So you’re new! That’s cool! Let’s talk about what you can do to get ready for your first roller derby practice or tryout or serious skating session, whatever form that may take. Whether you have a day or a month to get ready, there are a few things you need to do, and a few things it’s nice to be able to do.
This is a very very short and sweet list, because people and leagues and situations differ. Feel free to follow up with me and ask questions as needed.
Procure skates and stuff
You’ll need gear. Probably the whole shebang: Helmet, knee pads, elbow pads, mouth guard, wrist guard, and skates. But, maybe not! Maybe your league can provide skates because you practice at a rink, or maybe there are hand-me-down pads available to try out. Make sure, and then prepare as needed.
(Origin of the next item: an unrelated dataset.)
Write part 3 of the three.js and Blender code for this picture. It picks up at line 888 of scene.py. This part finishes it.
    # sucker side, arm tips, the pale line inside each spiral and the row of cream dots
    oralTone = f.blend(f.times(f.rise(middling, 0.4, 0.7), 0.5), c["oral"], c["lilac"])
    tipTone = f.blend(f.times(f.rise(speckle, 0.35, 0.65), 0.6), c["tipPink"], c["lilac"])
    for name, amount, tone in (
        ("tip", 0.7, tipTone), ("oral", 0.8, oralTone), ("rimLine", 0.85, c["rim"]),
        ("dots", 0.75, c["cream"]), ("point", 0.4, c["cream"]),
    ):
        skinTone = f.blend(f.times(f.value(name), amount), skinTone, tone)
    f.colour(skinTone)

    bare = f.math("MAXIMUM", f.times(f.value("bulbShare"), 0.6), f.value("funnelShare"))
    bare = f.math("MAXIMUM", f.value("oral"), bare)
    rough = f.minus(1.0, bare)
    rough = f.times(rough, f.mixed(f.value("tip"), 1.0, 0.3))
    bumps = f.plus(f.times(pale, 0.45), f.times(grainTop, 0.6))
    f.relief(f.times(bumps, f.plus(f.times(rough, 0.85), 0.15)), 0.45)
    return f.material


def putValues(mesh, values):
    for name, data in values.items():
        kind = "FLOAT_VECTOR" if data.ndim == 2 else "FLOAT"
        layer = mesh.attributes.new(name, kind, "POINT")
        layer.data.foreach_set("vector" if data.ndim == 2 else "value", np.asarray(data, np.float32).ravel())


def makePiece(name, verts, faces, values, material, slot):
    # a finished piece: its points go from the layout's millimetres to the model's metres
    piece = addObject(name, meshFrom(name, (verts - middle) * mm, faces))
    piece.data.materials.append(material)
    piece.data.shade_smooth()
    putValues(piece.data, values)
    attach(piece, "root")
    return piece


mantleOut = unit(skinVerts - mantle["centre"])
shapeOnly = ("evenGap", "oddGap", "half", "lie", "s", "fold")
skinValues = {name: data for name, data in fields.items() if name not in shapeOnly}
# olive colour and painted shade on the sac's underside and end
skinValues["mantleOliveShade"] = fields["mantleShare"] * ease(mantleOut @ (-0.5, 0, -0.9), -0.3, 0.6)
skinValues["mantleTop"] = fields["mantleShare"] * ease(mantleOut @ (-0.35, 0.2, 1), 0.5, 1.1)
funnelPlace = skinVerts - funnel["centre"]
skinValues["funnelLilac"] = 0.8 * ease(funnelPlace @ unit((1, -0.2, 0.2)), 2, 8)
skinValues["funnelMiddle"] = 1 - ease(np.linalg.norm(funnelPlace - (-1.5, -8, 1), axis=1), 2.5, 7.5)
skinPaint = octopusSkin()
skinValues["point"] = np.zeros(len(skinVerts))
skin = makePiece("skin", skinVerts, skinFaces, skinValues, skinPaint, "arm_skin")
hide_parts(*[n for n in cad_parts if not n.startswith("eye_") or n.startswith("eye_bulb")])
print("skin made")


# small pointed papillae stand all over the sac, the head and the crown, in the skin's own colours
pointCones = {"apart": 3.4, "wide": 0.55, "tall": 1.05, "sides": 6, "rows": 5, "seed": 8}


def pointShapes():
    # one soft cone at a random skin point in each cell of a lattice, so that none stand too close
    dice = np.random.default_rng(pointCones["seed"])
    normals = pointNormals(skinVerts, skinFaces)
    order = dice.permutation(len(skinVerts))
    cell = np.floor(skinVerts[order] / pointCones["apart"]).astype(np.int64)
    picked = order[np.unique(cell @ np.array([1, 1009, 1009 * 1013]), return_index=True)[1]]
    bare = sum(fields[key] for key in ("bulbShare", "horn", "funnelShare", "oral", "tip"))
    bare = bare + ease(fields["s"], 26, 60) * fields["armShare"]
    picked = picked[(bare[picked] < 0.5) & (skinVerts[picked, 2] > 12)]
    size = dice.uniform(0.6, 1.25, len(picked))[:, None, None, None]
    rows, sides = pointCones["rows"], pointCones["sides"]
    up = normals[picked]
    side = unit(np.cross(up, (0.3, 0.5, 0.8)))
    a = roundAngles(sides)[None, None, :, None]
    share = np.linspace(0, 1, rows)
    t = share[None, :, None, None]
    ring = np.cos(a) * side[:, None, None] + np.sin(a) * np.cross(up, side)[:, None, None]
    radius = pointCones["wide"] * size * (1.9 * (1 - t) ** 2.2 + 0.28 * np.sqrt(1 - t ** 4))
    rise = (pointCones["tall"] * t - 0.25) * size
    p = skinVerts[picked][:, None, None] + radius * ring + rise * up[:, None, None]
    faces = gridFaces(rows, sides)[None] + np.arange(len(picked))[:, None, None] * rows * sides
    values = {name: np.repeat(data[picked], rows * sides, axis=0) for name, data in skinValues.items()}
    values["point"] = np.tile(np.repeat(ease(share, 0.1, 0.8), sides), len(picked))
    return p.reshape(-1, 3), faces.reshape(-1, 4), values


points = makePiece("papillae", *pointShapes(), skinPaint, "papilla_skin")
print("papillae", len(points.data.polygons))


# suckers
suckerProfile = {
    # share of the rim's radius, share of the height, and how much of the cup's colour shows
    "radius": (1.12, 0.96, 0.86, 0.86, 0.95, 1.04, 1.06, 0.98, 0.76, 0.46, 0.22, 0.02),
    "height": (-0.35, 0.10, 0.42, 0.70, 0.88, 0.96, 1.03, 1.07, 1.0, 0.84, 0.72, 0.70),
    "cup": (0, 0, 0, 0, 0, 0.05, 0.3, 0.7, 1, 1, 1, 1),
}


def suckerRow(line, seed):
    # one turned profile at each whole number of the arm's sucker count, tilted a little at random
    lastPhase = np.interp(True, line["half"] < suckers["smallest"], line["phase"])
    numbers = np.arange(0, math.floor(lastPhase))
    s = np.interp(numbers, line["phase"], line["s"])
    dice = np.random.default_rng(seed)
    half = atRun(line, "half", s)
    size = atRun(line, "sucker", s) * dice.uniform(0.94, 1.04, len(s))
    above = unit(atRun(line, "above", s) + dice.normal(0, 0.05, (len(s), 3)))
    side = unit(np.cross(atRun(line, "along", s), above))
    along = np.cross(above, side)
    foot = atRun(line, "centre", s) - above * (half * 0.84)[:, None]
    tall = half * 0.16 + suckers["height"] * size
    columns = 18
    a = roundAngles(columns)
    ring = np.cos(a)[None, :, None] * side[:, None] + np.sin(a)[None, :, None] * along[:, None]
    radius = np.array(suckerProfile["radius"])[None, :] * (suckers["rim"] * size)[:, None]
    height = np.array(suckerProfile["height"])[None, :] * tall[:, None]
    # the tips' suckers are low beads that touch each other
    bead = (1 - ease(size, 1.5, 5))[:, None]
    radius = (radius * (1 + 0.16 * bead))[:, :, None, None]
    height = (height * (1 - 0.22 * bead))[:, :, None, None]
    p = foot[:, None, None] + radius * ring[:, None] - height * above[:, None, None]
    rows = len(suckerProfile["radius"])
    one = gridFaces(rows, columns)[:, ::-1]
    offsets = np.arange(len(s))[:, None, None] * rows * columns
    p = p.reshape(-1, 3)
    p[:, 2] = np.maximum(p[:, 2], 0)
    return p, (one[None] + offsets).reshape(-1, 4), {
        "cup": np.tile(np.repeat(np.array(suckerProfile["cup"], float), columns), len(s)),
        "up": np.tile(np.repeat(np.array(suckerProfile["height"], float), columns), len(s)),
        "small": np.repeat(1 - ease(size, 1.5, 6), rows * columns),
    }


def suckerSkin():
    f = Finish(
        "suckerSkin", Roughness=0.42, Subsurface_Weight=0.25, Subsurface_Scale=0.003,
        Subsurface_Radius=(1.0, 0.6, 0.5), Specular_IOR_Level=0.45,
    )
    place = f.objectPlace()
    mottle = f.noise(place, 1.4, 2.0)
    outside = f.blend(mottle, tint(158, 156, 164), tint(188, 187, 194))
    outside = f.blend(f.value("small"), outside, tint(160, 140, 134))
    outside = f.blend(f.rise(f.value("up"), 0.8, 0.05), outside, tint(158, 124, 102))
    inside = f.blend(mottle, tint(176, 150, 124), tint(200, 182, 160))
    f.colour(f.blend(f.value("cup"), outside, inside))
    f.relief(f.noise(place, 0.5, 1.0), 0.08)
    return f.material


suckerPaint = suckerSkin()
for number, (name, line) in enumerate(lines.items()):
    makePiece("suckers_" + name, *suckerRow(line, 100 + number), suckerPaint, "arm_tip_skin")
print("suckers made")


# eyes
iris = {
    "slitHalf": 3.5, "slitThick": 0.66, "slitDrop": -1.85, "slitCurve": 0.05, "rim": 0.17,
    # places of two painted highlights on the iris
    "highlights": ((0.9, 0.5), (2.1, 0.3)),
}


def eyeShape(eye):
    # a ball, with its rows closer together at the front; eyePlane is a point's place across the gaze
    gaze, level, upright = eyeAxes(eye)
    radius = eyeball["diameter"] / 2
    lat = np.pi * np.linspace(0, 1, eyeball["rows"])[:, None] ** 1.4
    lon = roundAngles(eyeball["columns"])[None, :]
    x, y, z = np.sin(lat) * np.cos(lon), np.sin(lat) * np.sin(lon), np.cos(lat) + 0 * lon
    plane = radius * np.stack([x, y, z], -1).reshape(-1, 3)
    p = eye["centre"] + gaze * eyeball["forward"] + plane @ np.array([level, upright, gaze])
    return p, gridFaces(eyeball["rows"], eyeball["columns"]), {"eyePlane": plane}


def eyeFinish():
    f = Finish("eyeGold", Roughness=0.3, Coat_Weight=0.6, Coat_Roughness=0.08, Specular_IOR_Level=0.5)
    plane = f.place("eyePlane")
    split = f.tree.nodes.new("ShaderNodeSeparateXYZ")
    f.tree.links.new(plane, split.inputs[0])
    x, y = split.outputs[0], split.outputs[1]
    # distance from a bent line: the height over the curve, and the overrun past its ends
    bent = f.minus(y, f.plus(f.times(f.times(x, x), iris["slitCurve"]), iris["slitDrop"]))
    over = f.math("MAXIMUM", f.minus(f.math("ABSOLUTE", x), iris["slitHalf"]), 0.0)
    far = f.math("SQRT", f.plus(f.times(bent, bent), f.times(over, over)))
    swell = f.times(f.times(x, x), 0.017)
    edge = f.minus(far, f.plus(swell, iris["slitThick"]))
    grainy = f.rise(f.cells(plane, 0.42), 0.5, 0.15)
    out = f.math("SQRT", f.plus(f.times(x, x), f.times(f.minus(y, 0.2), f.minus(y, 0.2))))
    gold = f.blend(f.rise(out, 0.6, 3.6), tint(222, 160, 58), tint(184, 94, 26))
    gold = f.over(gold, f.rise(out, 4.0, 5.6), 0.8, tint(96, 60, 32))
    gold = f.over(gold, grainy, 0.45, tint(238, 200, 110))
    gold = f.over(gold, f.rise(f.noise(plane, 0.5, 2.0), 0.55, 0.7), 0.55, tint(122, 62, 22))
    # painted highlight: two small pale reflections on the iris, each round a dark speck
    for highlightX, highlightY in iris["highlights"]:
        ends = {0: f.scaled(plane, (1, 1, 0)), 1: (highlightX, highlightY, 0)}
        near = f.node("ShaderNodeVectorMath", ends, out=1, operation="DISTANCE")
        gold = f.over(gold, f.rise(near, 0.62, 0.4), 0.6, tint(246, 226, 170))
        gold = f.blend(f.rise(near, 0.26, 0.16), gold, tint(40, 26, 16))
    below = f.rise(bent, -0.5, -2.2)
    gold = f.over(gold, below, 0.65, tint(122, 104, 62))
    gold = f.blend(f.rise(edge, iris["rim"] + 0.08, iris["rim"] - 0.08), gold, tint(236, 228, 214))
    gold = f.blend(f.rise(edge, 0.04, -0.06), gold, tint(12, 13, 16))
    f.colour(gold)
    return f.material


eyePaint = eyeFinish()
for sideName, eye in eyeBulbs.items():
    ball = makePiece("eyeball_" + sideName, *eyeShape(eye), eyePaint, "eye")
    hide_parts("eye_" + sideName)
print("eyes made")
Pick out your first day of school outfit
Think of function over fashion, people. Wear something non-restricting, and not so loose that it might become a hazard to yourself or others if you fall down. Palazzo pants might be comfortable, but if your pant leg gets stuck in your wheel, that’s bad. Most people wear workout clothes. Running shorts or pants and a top will work fine for your purposes, as long as the pants aren’t too slippery. If you’re coming from work, do not, I repeat: DO NOT forget to pack socks.
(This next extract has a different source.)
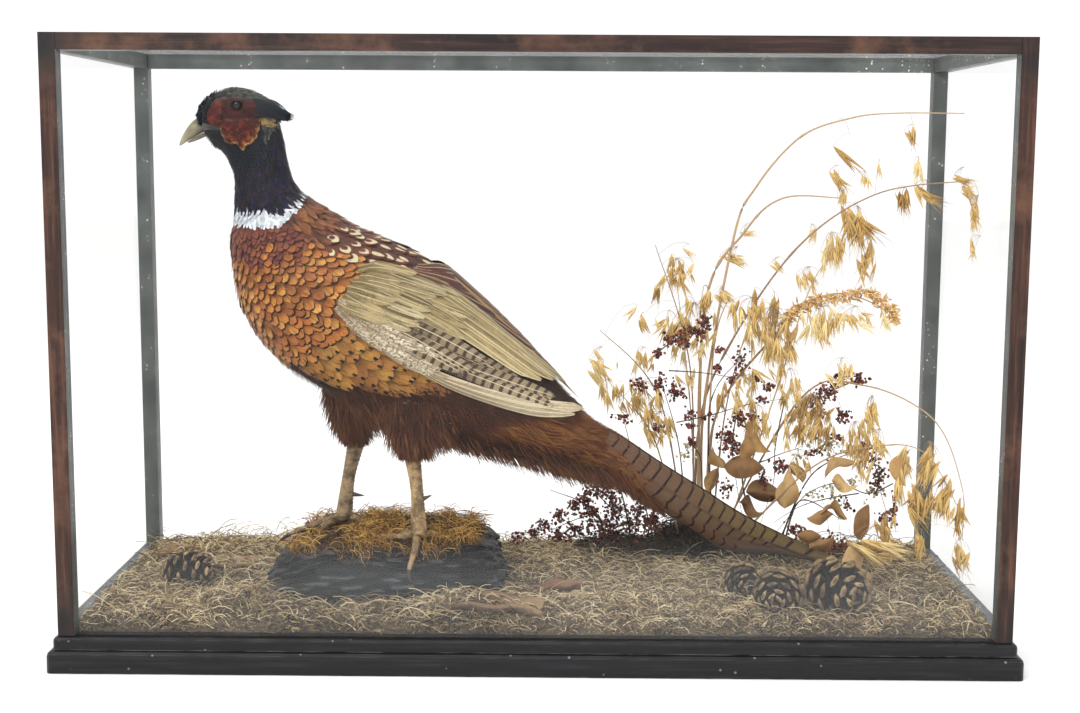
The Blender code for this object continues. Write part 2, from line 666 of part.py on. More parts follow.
def leaf(base, turn, droop):
    """An oval blade that curls down towards its tip."""
    length, width, thick = LEAF
    rings = []
    for i in range(6):
        u = i / 5
        half = 0.9 + width / 2 * sin(pi * min(0.97, 0.04 + 0.96 * u)) ** 0.8
        bend = LEAF_BEND * sin(pi * u)
        face = [Vector((u * length, across, bend + lift)) for across, lift in
                ((-half, 0.0), (0.0, LEAF_FOLD), (half, 0.0))]
        rings.append(face + [point - Vector((0, 0, thick)) for point in face[::-1]])
    mesh = loft(rings)
    turned = Matrix.Rotation(radians(turn), 4, "Z") @ Matrix.Rotation(radians(-droop), 4, "Y")
    mesh.transform(Matrix.Translation(base) @ turned @ Matrix.Translation(LEAF_STEM))
    return mesh


def make_twig():
    """A twig with broad dried leaves, at the right of the grass."""
    lines = [resample(stalk.points, TWIG_STEPS) for stalk in TWIG_STALKS]
    shapes = [turf(TWIG_ROOT, TWIG_TURF)]
    shapes += [stalk_tube(line, stalk.radius) for line, stalk in zip(lines, TWIG_STALKS)]
    for index, share, turn, droop in LEAVES:
        shapes.append(leaf(along(lines[index], share), turn, droop))
    place("leafy_twig", boolean(shapes, "UNION"), "dried_leaf")


# ---------------------------------------------------------------- bird
def body_ring(t, grow=0.0):
    """The body's section at t stations from the bill, and the way it faces."""
    def through(field):
        return smooth_point([Vector(field(s)) for s in BODY], t)

    top = through(lambda s: (s.top[0], 0.0, s.top[1]))
    low = through(lambda s: (s.low[0], 0.0, s.low[1]))
    half_width, middle, roof = through(lambda s: (s.half_width, s.middle, s.roof))
    centre = (top + low) / 2 + Vector((0.0, middle, 0.0))
    up = (top - low).normalized()
    half_height = (top - low).length / 2 + grow
    ring = []
    for k in range(BODY_SIDES):
        a = 2 * pi * (k + 0.5) / BODY_SIDES
        narrow = 1 - max(0.0, roof) * (0.5 + 0.5 * sin(a))
        side = (half_width + grow) * cos(a) * narrow
        ring.append(centre + up * half_height * sin(a) + Vector((0.0, side, 0.0)))
    facing = up.cross(Vector((0.0, 1.0, 0.0)))
    return ring, facing


def body_length(start, stop, grow=0.0, first=False):
    """A length of the body's loft, with a thin cut in front of it."""
    steps = round((stop - start) * RINGS_PER_STATION)
    rings = [body_ring(start + (stop - start) * i / steps, grow)[0] for i in range(steps + 1)]
    if not first:
        facing = body_ring(start)[1]
        ahead = sum(rings[1], Vector()) - sum(rings[0], Vector())
        shift = facing * GAP * (1 if facing.dot(ahead) > 0 else -1)
        rings[0] = [point + shift for point in rings[0]]
    return loft(rings)


class BodySide:
    """Finds the side of the body at a place in side view."""

    def __init__(self):
        whole = body_length(0.0, len(BODY) - 1.0, first=True)
        corners = [v.co for v in whole.vertices]
        self.tree = BVHTree.FromPolygons(corners, [p.vertices[:] for p in whole.polygons])
        bpy.data.meshes.remove(whole)

    def at(self, x, z, side, inward=None):
        """The skin's y at (x, z); a place off the outline moves inward until it is on it."""
        spot = Vector((x, 0.0, z))
        for _ in range(60):
            hit = self.tree.ray_cast(Vector((spot.x, side * 200.0, spot.z)), Vector((0, -side, 0)))[0]
            if hit or inward is None:
                break
            spot = spot.lerp(Vector((inward[0], 0.0, inward[1])), 0.08)
        return hit.y if hit else MIDLINE + side * 2.0

    def slope(self, x, z, side, inward):
        """The skin's own outward direction at (x, z), from its fall to each side."""
        step = 3.0
        across = self.at(x + step, z, side, inward) - self.at(x - step, z, side, inward)
        upward = self.at(x, z + step, side, inward) - self.at(x, z - step, side, inward)
        limit = 2 * step * 1.2
        across = max(-limit, min(limit, across))
        upward = max(-limit, min(limit, upward))
        return Vector((-across * side, 2 * step * side, -upward * side)).normalized()


def sphere(centre, radius, rings=7, sides=10):
    """A ball with its poles on Y."""
    stack = []
    for i in range(rings):
        tilt = pi * (i + 0.5) / rings
        middle = Vector(centre) + Vector((0, radius * cos(tilt), 0))
        turn = [2 * pi * k / sides for k in range(sides)]
        stack.append([middle + radius * sin(tilt) * Vector((cos(a), 0, sin(a))) for a in turn])
    return loft(stack)


def eye_centre(side):
    return (EYE_CENTRE[0], MIDLINE + side * EYE_OUT, EYE_CENTRE[1])


def socket(side):
    """The hollow that the glass eye sits in."""
    return sphere(eye_centre(side), SOCKET_RADIUS)


def make_body():
    for name, (start, stop) in CUTS.items():
        mesh = body_length(start, stop, first=name == "head")
        if name == "head":
            mesh = boolean([mesh, socket(-1), socket(1)], "DIFFERENCE")
        place(name, mesh, BODY_FINISHES[name])


def make_eyes():
    for name, side in SIDES.items():
        place(f"eye_{name}", sphere(eye_centre(side), EYE_RADIUS), "glass_eye")


def plate(rows, skin, side, clearance, inward):
    """Inner and outer points of a plate laid over the body: rows of (x, z, thickness)."""
    inner, outer = [], []
    for row in rows:
        low, high = [], []
        for x, z, thickness in row:
            out = skin.slope(x, z, side, inward)
            base = Vector((x, skin.at(x, z, side, inward), z)) + out * clearance
            low.append(base)
            high.append(base + out * thickness)
        inner.append(low)
        outer.append(high)
    return inner, outer


def wattle_reach(turn):
    """How far the face skin reaches from its middle, at a share of a full turn."""
    at = turn * len(WATTLE_REACH)
    i = int(at)
    return WATTLE_REACH[i] + (WATTLE_REACH[(i + 1) % len(WATTLE_REACH)] - WATTLE_REACH[i]) * (at - i)


def make_wattles(skin):
    for name, side in SIDES.items():
        rows = []
        for share, thickness in WATTLE_ROWS:
            row = []
            for k in range(WATTLE_SIDES):
                reach = share * wattle_reach(k / WATTLE_SIDES)
                a = 2 * pi * k / WATTLE_SIDES
                row.append((WATTLE_CENTRE[0] + reach * cos(a), WATTLE_CENTRE[1] + reach * sin(a), thickness))
            rows.append(row)
        inner, outer = plate(rows, skin, side, WATTLE_CLEARANCE, WATTLE_CENTRE)
        mesh = boolean([loft(inner + outer[::-1]), socket(side)], "DIFFERENCE")
        place(f"wattle_{name}", mesh, "red_face_skin")


def make_ear_tufts():
    for name, side in SIDES.items():
        line = [Vector((x, MIDLINE + side * out, z)) for x, out, z in EAR_TUFT]
        tuft = tube(line, EAR_TUFT_RADII, 8)
        head = body_length(0.0, 6.0, grow=EAR_TUFT_GAP, first=True)
        place(f"ear_tuft_{name}", boolean([tuft, head], "DIFFERENCE"), "dark_green_plumage")


def make_bill():
    for name, rows in (("bill_upper", BILL_UPPER), ("bill_lower", BILL_LOWER)):
        rings = []
        for (top_x, top_z), (low_x, low_z), half_width in rows:
            top, low = Vector((top_x, MIDLINE, top_z)), Vector((low_x, MIDLINE, low_z))
            upright = top - low
            middle, half_height = (top + low) / 2, upright.length / 2
            rings.append(ellipse(middle, half_width, half_height, 10, upright.normalized(), 0.5))
        place(name, loft(rings), "horn")


def make_wings(skin):
    steps = 2 * (len(WING) - 1)
    for name, side in SIDES.items():
        rows = []
        for i in range(steps + 1):
            upper = smooth_point([Vector((*w[0], 0)) for w in WING], i / 2)
            lower = smooth_point([Vector((*w[1], 0)) for w in WING], i / 2)
            thick = smooth_point([Vector((w[2], 0, 0)) for w in WING], i / 2).x
            row = []
            for j in range(WING_ACROSS):
                v = 2 * j / (WING_ACROSS - 1) - 1
                spot = lower.lerp(upper, (v + 1) / 2)
                row.append((spot.x, spot.y, thick * sqrt(max(0.0, 1 - v * v)) + WING_RIM))
            rows.append(row)
        inner, outer = plate(rows, skin, side, WING_CLEARANCE, WING_MIDDLE)
        rings = [low + high[::-1] for low, high in zip(inner, outer)]
        place(f"wing_{name}", loft(rings), "cream_wing_plumage")


def make_thigh(name, limb):
    """A feathered drumstick, cut to the trunk that it comes out of."""
    steps = 9
    rings = []
    for i in range(steps):
        t = (len(limb.thigh) - 1) * i / (steps - 1)
        centre = smooth_point([Vector(row[:3]) for row in limb.thigh], t)
        size = smooth_point([Vector((row[3], row[4], 0)) for row in limb.thigh], t)
        rings.append(ellipse(centre, size.x, size.y, 12))
    trunk = body_length(CUTS["trunk"][0], CUTS["rump"][1], grow=THIGH_GAP, first=True)
    place(f"thigh_{name}", boolean([loft(rings), trunk], "DIFFERENCE"), "chestnut_plumage")


def make_shank(name, limb):
    """The bare lower leg with its spur."""
    heights = (HOCK - GAP, (HOCK + ANKLE) / 2, ANKLE)
    spots = [Vector((x, y, z)) for (x, y, _), z in zip(limb.shank, heights)]
    radii = [Vector((r, 0, 0)) for _, _, r in limb.shank]
    rings = []
    for i in range(7):
        radius = smooth_point(radii, i / 3).x
        rings.append(ellipse(smooth_point(spots, i / 3), radius, radius * SHANK_FLAT, 10))
    base, tip = (Vector(p) for p in limb.spur)
    spur = tube([base, base.lerp(tip, 0.5), tip], SPUR_RADII, 6)
    place(f"shank_{name}", boolean([loft(rings), spur], "UNION"), "scaly_leg_skin")


def make_foot(name, limb):
    """Three toes forward and one back, from a pad that stands on the rock."""
    x, y, radius = limb.shank[-1]
    pad = []
    for z, share in FOOT_PAD:
        pad.append(ellipse(Vector((x, y, z)), share * radius, share * radius * SHANK_FLAT, 10))
    shapes = [loft(pad)]
    for toe in limb.toes:
        steps = 2 * len(toe) - 1
        taper = [(i / (steps - 1)) ** TOE_TAPER for i in range(steps)]
        radii = [TOE_RADIUS + (CLAW_RADIUS - TOE_RADIUS) * share for share in taper]
        shapes.append(tube(resample(toe, steps), radii, 7))
    place(f"foot_{name}", boolean(shapes, "UNION"), "scaly_leg_skin")


def main():
    clear_scene()
    make_base()
    make_frame()
    make_panes()
    make_ground()
    make_rock()
    make_cones()
    make_flakes()
    make_grass()
    make_sorrel()
    make_twig()
    make_body()
    make_eyes()
    make_bill()
    skin = BodySide()
    make_wattles(skin)
    make_ear_tufts()
    make_wings(skin)
    for name, limb in LIMBS.items():
        make_thigh(name, limb)
        make_shank(name, limb)
        make_foot(name, limb)


main()
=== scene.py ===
"""Looks of a mounted cock pheasant in its glazed case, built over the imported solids.

Lengths in the tables are millimetres and MM turns them into metres. X runs along the case,
the front pane faces -Y and Z is up. The bird looks towards -X, so its left side is at -Y.
"""

import logging
from collections.abc import Callable, Sequence
from dataclasses import dataclass, field
from enum import Enum

import bpy
import numpy as np
from mathutils import Matrix, Vector


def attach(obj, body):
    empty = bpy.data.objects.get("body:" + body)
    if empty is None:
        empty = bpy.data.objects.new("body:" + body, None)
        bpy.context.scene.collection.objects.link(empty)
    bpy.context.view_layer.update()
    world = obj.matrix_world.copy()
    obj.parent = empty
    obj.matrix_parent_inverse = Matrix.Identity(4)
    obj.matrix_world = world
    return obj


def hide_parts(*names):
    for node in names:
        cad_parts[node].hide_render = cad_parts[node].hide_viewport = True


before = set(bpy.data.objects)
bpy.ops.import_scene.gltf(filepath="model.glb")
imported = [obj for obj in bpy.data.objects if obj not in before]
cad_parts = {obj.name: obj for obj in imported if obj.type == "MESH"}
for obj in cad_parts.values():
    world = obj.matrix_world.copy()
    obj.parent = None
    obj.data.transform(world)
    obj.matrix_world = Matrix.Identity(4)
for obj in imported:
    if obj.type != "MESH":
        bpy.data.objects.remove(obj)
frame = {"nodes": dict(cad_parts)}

Array = np.ndarray
Socket = bpy.types.NodeSocket
# Points in millimetres, and the vertex numbers of each face.
Shape = tuple[Array, list[list[int]]]

LOG = logging.getLogger("pheasant")
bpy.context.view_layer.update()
BODY = "root"
MM = 0.001
TAU = 2.0 * np.pi
BAKE_MAP = "OFBake"
VANE_MAP = "Vane"


# ---------------------------------------------------------------- shared small tools
def linear(code: str) -> tuple[float, float, float, float]:
    """Turns an sRGB hex colour to a linear one.

    Args:
        code: The colour as "#RRGGBB".

    Returns:
        Linear red, green, blue and an alpha of 1.
    """
    parts = [int(code[i:i + 2], 16) / 255 for i in (1, 3, 5)]
    red, green, blue = (p / 12.92 if p <= 0.04045 else ((p + 0.055) / 1.055) ** 2.4 for p in parts)
    return red, green, blue, 1.0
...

Maybe leave the tutu at home this time. Photo by Jamie via flickr creative commons
Figure out when and where you’re supposed to go
Skating rinks are fairly easy to find, since they want people to go there and give them money. Warehouses that are converted to practice spaces, on the other hand, might be in a part of town you don’t usually frequent, might be unmarked, and who knows what the parking situation is. Budget plenty of time for traffic, parking, finding the place, maybe finding the right door or room once you get there… and then time to go to the bathroom, fill your water bottle, and put your gear on.
Formulate your practice day plan
Make sure you eat enough throughout the day of practice, but not too much right before. Drink plenty of water, and have a big water bottle that you can bring (full, if at all possible) to practice with you. Bring snacks for after, and a change of clothes if needed. Do you need to bring dues or paperwork to your first session? Get that ready to go ahead of time so you’re not stressing out about it.
It’s okay, it’s probably the first time for a lot of other people, too! And if not, they all were new once, too. Most leagues are more than excited to get new recruits. They do not expect you to pick things up right away, they don’t expect you to be cool or have an awesome playlist on your phone or to know which way your wrist guards are supposed to go on. They just expect you to do your best. They also probably hope that you’ll be willing to volunteer to clean the lost and found every month because everyone hates that job.
That’s what you should do in order to get ready for your first practice. Simple, right? Of course, if you have more time, you can get ready in other ways as well...
Go to the local rink and mix it up. Get comfortable on skates. You can’t exactly practice derby at open skate time, so practice side-stepping fallen children. Start and stop. Skate backwards. Couple skate. It’s fun!
Watch roller derby and learn how it works
There are plenty of people who go to their first practice before they ever watch a game. If that’s you, more power to you! Study up later. However, if you can go into your derby career with a solid base of knowledge, you’ll be ahead of the game. (Don’t literally get ahead of the game, though, because then you’re out of the engagement zone. See? There’s a lot to learn.)
Familiarize yourself with your league
Meet up with new leaguemates, and get together to skate or just hang out. If there’s a league forum or group (good luck with that), log in and wade through the issues of the day. Or just find the important stuff like policies and calendars. Or juicy stuff, I dunno, it happens sometimes. This will give you a better idea of what you’re in for in general: volunteer requirements, email load, etc.
YEAH WHOO OH YEAAAAH YOU GOT THIS!
What questions did you have before your first practice? What would have been helpful to know?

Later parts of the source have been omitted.